# WHAT YOU WILL DO
Copy out, exactly as written, only the line containing "Describe how this" and the lines after it through the end of the records.

# ITEMS
--
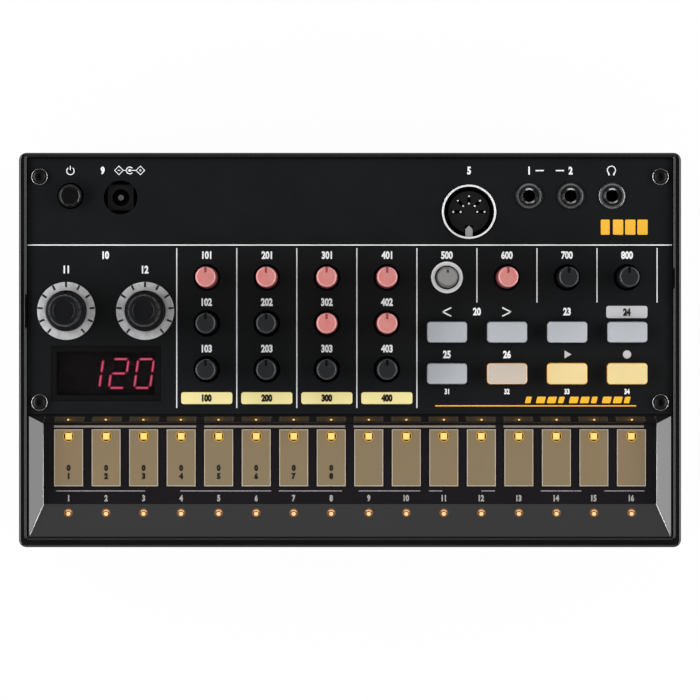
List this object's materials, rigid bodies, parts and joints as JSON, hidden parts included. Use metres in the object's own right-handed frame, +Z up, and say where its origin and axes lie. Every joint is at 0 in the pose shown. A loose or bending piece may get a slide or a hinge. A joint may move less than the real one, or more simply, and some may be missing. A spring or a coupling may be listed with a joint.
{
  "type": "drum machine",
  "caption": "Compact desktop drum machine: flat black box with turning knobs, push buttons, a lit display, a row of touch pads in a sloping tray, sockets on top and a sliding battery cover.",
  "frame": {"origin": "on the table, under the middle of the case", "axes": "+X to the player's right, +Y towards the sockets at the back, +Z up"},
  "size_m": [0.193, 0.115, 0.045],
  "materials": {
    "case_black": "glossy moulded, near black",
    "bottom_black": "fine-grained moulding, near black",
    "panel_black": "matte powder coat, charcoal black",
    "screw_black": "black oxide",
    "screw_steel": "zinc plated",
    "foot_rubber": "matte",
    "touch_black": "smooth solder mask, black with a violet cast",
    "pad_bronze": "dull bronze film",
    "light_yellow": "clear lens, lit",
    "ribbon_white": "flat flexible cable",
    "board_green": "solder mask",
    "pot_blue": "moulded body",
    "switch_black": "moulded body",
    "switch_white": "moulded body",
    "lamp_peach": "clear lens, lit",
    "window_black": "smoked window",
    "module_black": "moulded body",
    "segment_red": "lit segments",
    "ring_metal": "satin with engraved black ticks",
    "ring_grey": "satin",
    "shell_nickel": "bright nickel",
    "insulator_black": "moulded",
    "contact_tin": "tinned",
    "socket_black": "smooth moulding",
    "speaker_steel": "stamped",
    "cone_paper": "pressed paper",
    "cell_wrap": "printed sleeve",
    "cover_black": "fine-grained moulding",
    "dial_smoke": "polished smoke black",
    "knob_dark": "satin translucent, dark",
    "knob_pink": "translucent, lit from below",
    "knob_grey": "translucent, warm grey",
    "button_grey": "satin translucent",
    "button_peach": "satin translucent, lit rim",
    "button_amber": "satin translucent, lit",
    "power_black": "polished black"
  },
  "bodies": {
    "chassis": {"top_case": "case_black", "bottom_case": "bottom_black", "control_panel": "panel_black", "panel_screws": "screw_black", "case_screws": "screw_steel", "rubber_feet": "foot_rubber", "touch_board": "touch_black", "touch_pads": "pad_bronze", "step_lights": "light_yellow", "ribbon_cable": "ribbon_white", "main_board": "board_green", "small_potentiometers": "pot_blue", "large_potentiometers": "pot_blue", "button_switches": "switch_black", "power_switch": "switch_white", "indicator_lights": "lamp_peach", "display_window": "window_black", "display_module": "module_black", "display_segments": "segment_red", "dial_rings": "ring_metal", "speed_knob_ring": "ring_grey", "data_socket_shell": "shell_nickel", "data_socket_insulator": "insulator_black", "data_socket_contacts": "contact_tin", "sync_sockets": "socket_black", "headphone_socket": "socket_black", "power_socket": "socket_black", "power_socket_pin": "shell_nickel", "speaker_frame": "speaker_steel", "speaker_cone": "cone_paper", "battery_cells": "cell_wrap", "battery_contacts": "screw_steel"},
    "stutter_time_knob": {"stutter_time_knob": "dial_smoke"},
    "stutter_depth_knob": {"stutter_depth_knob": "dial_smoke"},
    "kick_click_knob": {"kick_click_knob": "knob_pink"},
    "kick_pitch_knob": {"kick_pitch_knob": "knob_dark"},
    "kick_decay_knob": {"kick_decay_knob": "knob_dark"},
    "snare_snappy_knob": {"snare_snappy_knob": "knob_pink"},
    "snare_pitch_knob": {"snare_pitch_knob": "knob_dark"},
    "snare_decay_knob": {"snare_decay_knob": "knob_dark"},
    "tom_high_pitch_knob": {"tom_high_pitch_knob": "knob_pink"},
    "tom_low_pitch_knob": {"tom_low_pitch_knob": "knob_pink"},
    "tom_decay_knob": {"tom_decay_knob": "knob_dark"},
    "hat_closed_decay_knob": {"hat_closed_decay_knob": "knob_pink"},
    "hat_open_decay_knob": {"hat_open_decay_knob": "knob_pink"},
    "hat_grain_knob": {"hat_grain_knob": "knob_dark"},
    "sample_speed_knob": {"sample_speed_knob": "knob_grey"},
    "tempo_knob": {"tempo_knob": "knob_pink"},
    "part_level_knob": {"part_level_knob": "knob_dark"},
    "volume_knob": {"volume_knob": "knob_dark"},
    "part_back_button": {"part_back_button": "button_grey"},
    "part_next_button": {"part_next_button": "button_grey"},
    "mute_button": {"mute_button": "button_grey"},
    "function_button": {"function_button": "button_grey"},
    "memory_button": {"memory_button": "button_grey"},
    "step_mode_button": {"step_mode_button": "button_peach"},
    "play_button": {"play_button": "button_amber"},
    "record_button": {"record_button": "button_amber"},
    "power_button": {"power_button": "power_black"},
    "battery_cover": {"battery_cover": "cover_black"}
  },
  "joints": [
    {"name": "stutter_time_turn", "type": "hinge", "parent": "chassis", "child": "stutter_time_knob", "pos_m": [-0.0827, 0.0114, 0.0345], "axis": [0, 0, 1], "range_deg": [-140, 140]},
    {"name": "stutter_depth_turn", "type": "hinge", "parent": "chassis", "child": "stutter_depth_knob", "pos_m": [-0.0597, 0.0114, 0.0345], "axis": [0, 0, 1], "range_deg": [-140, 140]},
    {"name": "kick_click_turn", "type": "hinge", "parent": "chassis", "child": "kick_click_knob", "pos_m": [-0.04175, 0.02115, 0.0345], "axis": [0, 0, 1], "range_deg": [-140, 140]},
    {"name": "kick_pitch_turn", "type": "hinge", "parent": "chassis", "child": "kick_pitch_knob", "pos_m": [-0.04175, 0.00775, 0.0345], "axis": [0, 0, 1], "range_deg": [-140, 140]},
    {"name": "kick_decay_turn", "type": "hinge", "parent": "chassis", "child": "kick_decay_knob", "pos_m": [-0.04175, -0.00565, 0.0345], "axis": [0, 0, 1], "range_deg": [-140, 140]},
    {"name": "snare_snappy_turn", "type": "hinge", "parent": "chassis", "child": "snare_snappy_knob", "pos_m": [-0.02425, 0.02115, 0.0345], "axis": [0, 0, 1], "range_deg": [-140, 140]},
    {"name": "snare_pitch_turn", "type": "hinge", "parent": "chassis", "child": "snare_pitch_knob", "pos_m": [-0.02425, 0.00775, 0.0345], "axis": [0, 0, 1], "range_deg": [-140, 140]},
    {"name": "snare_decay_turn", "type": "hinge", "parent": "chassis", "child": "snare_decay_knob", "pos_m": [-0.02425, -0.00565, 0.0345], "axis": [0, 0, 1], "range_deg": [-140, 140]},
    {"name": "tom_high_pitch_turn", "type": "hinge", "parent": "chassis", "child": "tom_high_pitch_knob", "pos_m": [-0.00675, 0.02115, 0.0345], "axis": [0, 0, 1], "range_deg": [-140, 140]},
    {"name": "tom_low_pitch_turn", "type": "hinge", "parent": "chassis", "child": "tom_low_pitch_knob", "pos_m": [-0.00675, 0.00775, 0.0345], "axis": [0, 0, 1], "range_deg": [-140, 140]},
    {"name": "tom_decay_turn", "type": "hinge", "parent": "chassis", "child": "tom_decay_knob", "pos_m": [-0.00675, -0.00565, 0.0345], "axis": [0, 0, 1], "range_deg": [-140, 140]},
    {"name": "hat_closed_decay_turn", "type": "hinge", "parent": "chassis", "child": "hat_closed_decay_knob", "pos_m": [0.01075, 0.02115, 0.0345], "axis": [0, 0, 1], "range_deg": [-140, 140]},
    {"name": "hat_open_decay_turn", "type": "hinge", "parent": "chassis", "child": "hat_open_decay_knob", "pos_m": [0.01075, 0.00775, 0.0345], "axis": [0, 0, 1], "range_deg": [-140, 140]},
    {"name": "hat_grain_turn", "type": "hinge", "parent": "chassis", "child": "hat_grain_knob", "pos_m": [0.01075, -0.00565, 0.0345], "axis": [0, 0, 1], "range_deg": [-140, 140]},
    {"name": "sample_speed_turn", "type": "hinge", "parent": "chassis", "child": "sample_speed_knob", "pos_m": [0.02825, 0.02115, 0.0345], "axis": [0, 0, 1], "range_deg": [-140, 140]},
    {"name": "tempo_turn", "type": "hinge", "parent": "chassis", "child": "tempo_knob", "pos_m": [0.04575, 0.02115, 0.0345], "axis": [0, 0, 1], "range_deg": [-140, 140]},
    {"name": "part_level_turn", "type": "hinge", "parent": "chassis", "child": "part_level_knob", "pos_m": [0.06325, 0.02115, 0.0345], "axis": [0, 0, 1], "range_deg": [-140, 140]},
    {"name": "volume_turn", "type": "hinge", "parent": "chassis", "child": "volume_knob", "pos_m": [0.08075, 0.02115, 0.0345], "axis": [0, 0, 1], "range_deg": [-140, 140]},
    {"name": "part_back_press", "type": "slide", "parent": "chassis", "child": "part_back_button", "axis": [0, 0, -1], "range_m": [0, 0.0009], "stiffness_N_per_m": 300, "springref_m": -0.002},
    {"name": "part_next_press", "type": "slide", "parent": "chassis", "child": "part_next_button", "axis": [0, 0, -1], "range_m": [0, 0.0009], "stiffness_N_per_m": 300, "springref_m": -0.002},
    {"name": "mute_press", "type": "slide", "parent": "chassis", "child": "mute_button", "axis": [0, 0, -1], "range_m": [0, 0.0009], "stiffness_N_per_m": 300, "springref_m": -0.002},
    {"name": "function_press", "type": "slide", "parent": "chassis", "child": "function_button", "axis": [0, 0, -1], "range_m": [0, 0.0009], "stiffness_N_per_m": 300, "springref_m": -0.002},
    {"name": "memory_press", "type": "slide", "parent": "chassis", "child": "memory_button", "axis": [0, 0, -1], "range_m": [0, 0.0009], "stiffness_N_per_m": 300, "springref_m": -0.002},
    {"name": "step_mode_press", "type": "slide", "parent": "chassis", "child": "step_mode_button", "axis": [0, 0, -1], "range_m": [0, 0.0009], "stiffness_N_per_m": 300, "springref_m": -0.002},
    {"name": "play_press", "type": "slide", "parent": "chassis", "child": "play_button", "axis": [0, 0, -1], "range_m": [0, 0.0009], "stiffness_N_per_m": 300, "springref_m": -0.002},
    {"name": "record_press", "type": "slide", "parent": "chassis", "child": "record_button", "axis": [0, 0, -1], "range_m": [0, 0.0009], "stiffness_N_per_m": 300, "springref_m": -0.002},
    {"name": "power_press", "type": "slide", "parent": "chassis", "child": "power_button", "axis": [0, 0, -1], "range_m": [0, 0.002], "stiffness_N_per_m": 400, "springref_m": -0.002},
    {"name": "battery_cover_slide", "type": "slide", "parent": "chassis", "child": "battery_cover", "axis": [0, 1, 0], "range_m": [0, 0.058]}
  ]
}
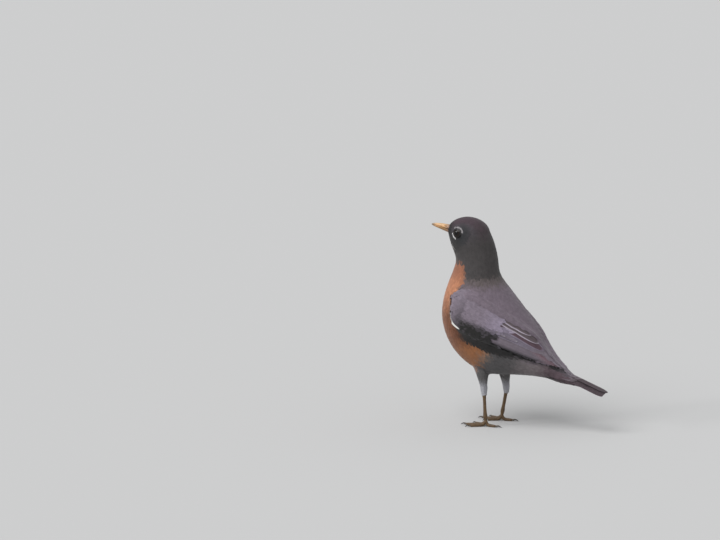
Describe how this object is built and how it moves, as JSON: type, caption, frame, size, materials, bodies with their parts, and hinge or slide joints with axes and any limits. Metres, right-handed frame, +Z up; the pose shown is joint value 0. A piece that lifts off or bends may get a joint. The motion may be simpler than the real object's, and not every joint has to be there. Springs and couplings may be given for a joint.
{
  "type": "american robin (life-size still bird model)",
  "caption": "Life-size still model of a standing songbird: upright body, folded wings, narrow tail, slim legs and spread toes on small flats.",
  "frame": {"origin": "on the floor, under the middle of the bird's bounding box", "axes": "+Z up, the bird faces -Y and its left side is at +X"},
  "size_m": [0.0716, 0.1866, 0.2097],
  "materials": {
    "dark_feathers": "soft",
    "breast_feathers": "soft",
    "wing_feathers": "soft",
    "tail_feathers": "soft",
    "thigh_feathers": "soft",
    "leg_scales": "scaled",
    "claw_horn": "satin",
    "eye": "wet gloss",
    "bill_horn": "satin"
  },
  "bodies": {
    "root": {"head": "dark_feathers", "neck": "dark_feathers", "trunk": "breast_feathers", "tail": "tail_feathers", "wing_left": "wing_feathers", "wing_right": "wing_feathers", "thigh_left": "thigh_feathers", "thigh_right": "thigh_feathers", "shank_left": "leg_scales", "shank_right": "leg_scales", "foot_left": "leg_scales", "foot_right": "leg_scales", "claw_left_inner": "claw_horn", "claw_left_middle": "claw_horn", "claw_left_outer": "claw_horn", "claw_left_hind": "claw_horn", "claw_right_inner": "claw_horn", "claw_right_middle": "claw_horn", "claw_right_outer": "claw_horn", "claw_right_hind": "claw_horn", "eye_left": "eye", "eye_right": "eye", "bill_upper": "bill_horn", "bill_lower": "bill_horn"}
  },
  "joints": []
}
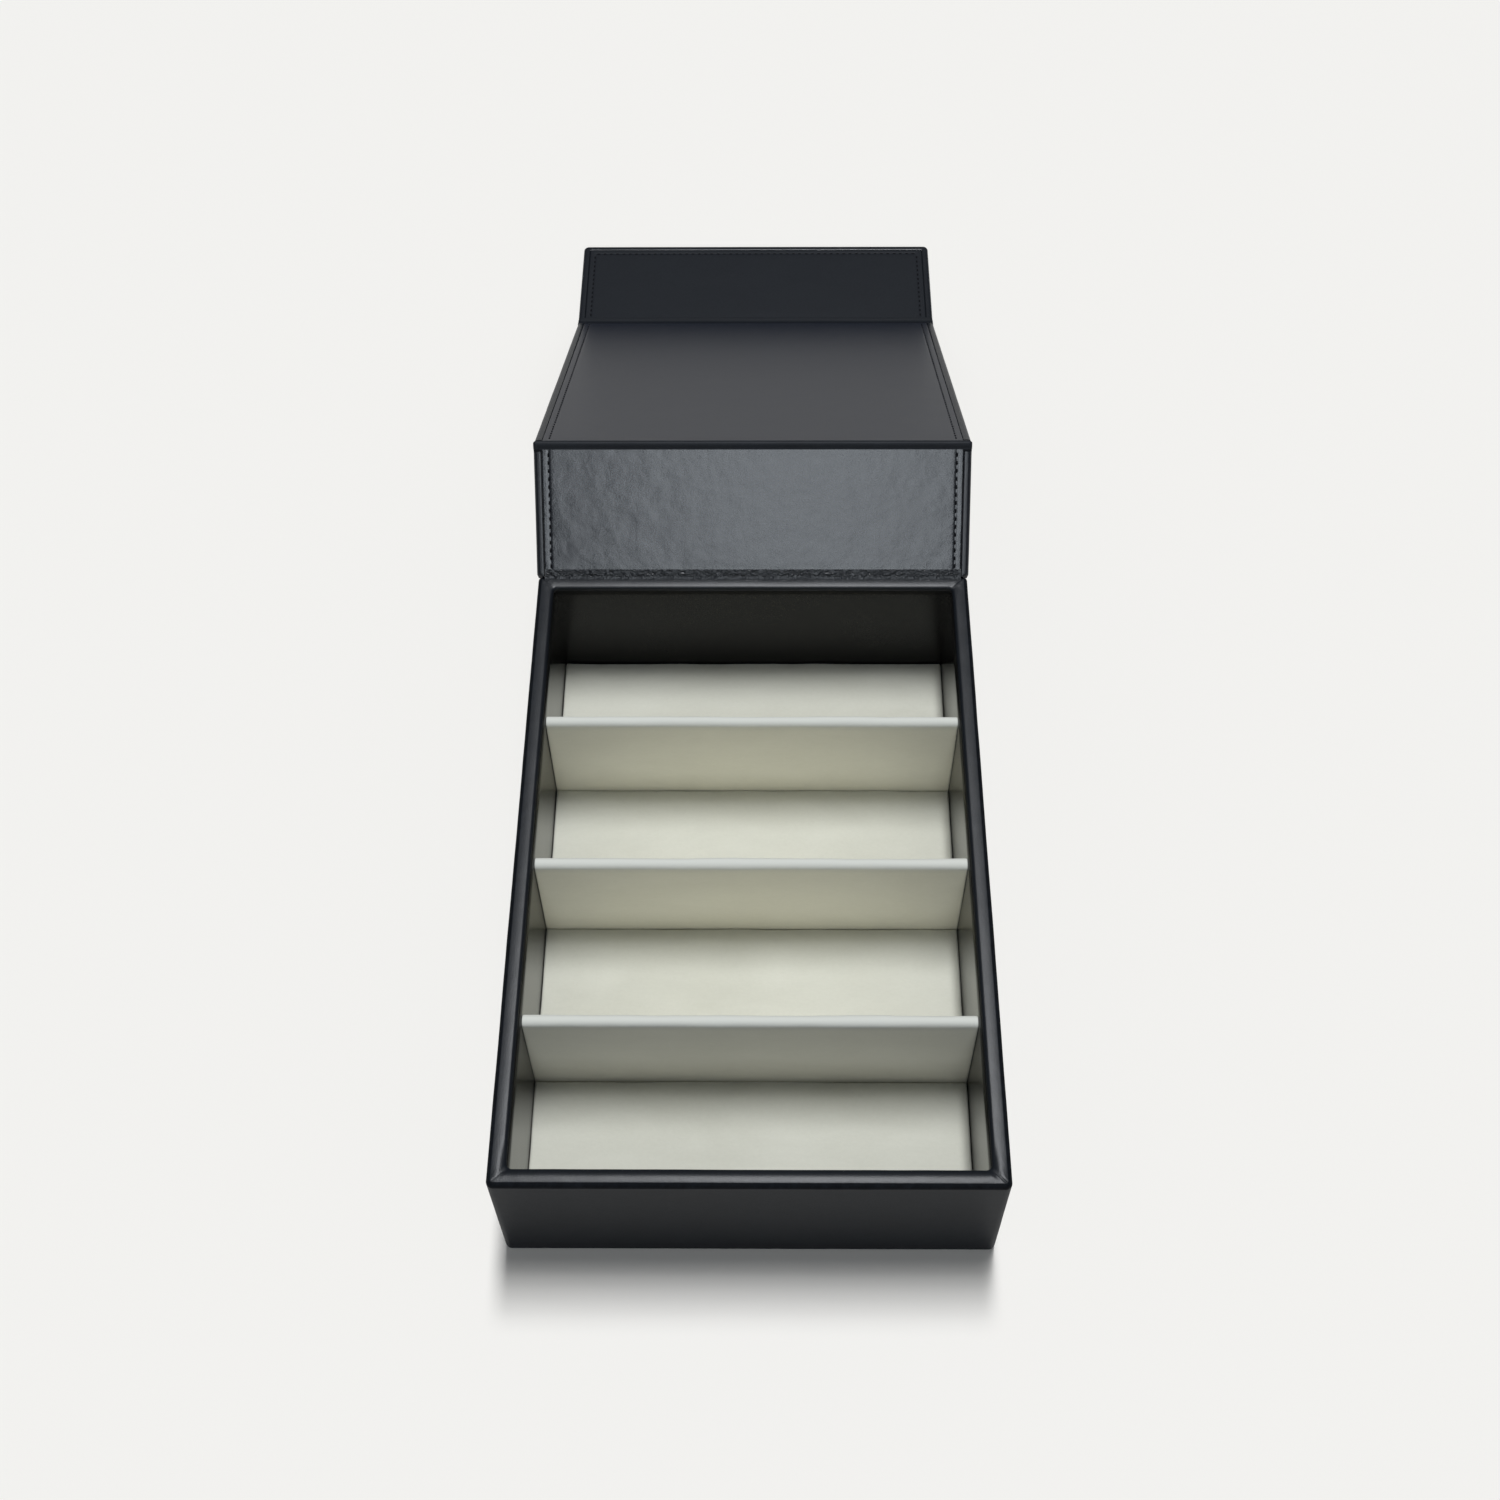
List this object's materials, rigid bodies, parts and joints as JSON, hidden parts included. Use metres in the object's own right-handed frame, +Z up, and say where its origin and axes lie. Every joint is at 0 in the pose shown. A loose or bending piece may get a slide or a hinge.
--
# ANSWER TO THIS TASK
Describe how this object is built and how it moves, as JSON: type, caption, frame, size, materials, bodies with their parts, and hinge or slide joints with axes and any limits. Metres, right-handed frame, +Z up; the pose shown is joint value 0. A piece that lifts off or bends may get a joint. The motion may be simpler than the real object's, and not every joint has to be there. Springs and couplings may be given for a joint.
{
  "type": "american robin (life-size still bird model)",
  "caption": "Life-size still model of a standing songbird: upright body, folded wings, narrow tail, slim legs and spread toes on small flats.",
  "frame": {"origin": "on the floor, under the middle of the bird's bounding box", "axes": "+Z up, the bird faces -Y and its left side is at +X"},
  "size_m": [0.0716, 0.1866, 0.2097],
  "materials": {
    "dark_feathers": "soft",
    "breast_feathers": "soft",
    "wing_feathers": "soft",
    "tail_feathers": "soft",
    "thigh_feathers": "soft",
    "leg_scales": "scaled",
    "claw_horn": "satin",
    "eye": "wet gloss",
    "bill_horn": "satin"
  },
  "bodies": {
    "root": {"head": "dark_feathers", "neck": "dark_feathers", "trunk": "breast_feathers", "tail": "tail_feathers", "wing_left": "wing_feathers", "wing_right": "wing_feathers", "thigh_left": "thigh_feathers", "thigh_right": "thigh_feathers", "shank_left": "leg_scales", "shank_right": "leg_scales", "foot_left": "leg_scales", "foot_right": "leg_scales", "claw_left_inner": "claw_horn", "claw_left_middle": "claw_horn", "claw_left_outer": "claw_horn", "claw_left_hind": "claw_horn", "claw_right_inner": "claw_horn", "claw_right_middle": "claw_horn", "claw_right_outer": "claw_horn", "claw_right_hind": "claw_horn", "eye_left": "eye", "eye_right": "eye", "bill_upper": "bill_horn", "bill_lower": "bill_horn"}
  },
  "joints": []
}
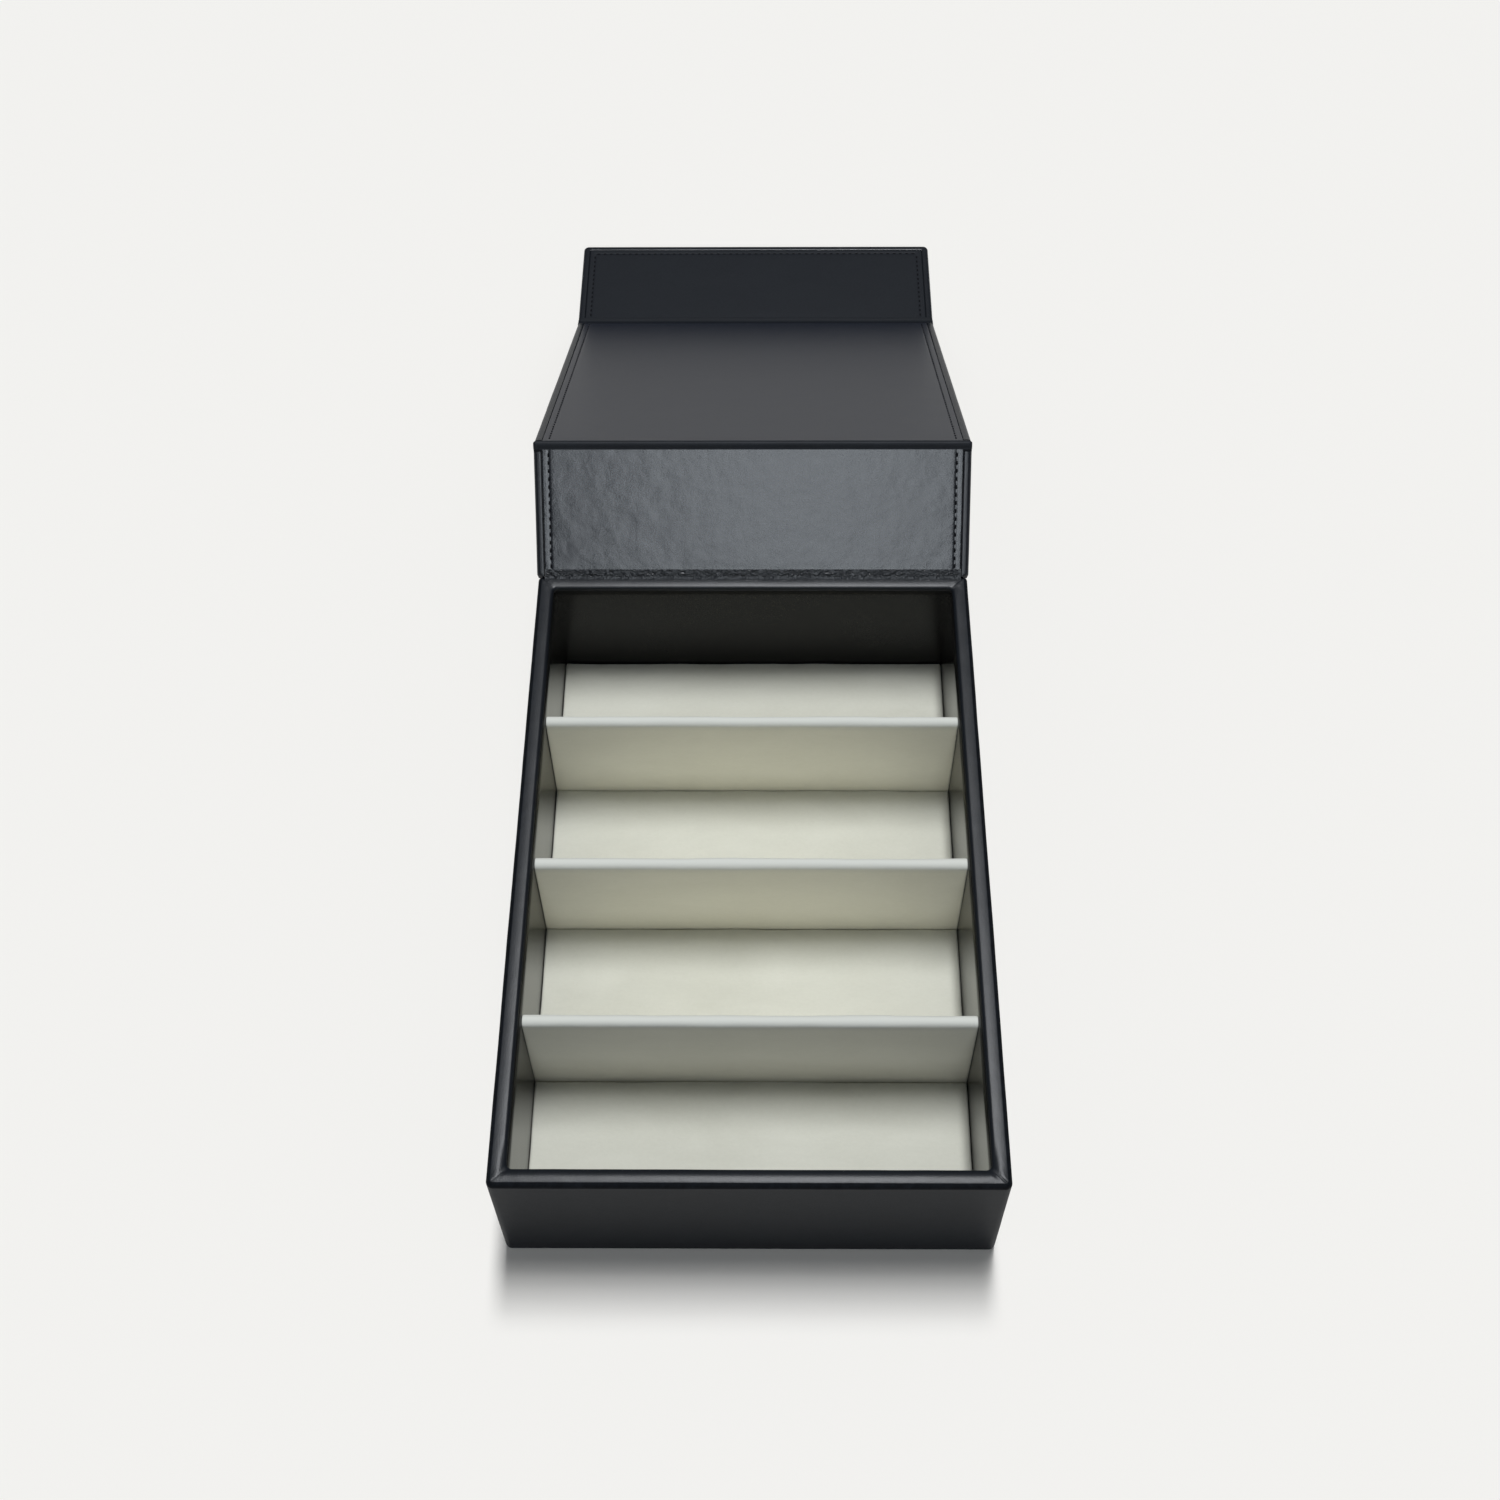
List this object's materials, rigid bodies, parts and joints as JSON, hidden parts included. Use metres in the object's own right-handed frame, +Z up, and say where its origin and axes lie. Every joint is at 0 in the pose shown. A loose or bending piece may get a slide or a hinge.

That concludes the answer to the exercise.